== EXERCISE OBJECTIVE ==
Print exactly the part opening with the line containing "What OpenSCAD source" and closing with the line containing "case_h = 128; // [118:1:180]", with both of those lines included.

== Entries from a dataset ==
:::::

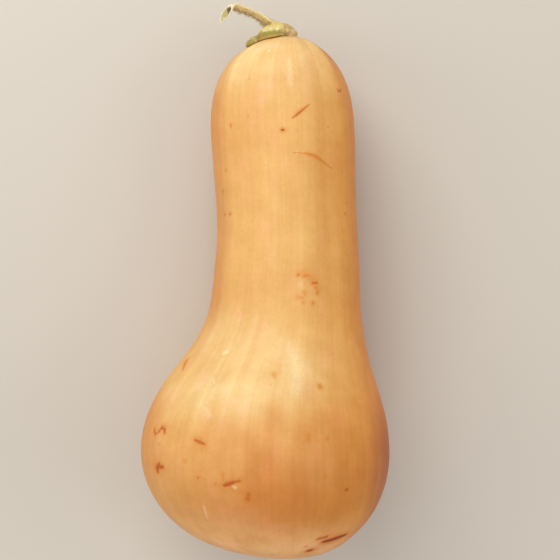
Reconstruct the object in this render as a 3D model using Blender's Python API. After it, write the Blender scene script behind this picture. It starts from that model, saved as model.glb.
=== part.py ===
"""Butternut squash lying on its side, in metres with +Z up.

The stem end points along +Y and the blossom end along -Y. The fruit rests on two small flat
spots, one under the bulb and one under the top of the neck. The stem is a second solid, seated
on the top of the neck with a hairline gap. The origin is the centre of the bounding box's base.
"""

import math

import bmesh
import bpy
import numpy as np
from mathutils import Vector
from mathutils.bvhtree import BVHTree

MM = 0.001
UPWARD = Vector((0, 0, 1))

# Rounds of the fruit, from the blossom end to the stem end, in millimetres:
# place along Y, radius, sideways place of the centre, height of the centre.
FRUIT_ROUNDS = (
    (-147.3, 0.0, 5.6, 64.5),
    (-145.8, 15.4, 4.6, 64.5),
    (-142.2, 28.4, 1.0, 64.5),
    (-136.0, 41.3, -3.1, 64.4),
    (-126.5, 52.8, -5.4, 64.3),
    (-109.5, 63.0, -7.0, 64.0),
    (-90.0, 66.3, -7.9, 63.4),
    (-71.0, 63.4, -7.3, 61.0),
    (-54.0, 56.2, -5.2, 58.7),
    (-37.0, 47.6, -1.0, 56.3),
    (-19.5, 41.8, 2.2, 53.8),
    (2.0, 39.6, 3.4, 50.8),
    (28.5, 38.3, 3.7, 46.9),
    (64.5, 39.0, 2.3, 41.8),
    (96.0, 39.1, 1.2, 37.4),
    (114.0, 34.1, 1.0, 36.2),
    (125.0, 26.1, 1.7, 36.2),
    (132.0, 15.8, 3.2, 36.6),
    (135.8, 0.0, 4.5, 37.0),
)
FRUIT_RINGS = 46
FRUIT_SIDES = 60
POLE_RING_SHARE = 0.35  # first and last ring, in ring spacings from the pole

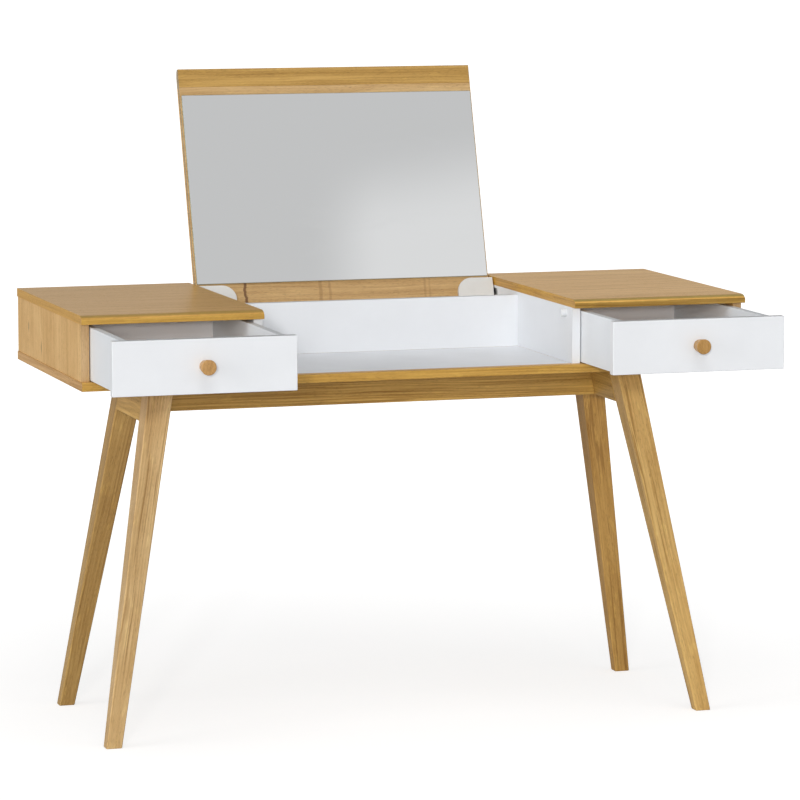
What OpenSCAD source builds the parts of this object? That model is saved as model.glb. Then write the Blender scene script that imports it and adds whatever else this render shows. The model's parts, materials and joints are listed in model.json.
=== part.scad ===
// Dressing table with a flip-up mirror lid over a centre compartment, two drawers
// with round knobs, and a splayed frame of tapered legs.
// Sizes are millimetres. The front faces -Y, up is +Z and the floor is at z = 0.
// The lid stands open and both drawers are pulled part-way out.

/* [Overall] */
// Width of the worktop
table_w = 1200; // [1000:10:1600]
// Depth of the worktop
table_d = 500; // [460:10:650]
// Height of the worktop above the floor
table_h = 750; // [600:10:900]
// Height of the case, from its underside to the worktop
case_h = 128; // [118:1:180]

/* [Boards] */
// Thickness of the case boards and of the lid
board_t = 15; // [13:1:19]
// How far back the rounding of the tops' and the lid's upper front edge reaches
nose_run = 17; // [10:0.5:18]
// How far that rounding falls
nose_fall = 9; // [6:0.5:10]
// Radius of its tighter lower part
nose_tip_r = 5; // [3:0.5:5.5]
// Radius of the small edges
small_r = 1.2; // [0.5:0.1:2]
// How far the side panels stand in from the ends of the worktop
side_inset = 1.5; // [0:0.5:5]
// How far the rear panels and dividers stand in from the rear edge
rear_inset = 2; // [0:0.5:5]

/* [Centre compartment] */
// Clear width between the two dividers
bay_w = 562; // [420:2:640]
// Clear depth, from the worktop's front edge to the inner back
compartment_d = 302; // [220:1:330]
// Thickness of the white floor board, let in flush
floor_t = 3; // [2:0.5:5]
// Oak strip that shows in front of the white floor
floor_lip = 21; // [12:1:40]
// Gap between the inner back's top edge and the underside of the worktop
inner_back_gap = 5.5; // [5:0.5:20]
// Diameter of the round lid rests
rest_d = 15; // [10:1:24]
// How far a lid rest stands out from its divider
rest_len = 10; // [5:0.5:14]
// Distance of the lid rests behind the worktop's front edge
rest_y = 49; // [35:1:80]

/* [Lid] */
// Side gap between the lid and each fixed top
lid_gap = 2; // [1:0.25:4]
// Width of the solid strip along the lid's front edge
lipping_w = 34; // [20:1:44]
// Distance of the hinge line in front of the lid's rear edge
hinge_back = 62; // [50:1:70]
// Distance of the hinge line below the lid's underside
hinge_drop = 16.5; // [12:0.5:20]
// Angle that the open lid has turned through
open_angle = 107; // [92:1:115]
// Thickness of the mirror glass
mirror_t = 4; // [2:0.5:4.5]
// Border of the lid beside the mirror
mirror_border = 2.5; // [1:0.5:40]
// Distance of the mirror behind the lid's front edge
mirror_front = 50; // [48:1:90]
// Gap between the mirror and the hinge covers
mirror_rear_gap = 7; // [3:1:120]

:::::

== RIGHT ANSWER ==
What OpenSCAD source builds the parts of this object? That model is saved as model.glb. Then write the Blender scene script that imports it and adds whatever else this render shows. The model's parts, materials and joints are listed in model.json.
=== part.scad ===
// Dressing table with a flip-up mirror lid over a centre compartment, two drawers
// with round knobs, and a splayed frame of tapered legs.
// Sizes are millimetres. The front faces -Y, up is +Z and the floor is at z = 0.
// The lid stands open and both drawers are pulled part-way out.

/* [Overall] */
// Width of the worktop
table_w = 1200; // [1000:10:1600]
// Depth of the worktop
table_d = 500; // [460:10:650]
// Height of the worktop above the floor
table_h = 750; // [600:10:900]
// Height of the case, from its underside to the worktop
case_h = 128; // [118:1:180]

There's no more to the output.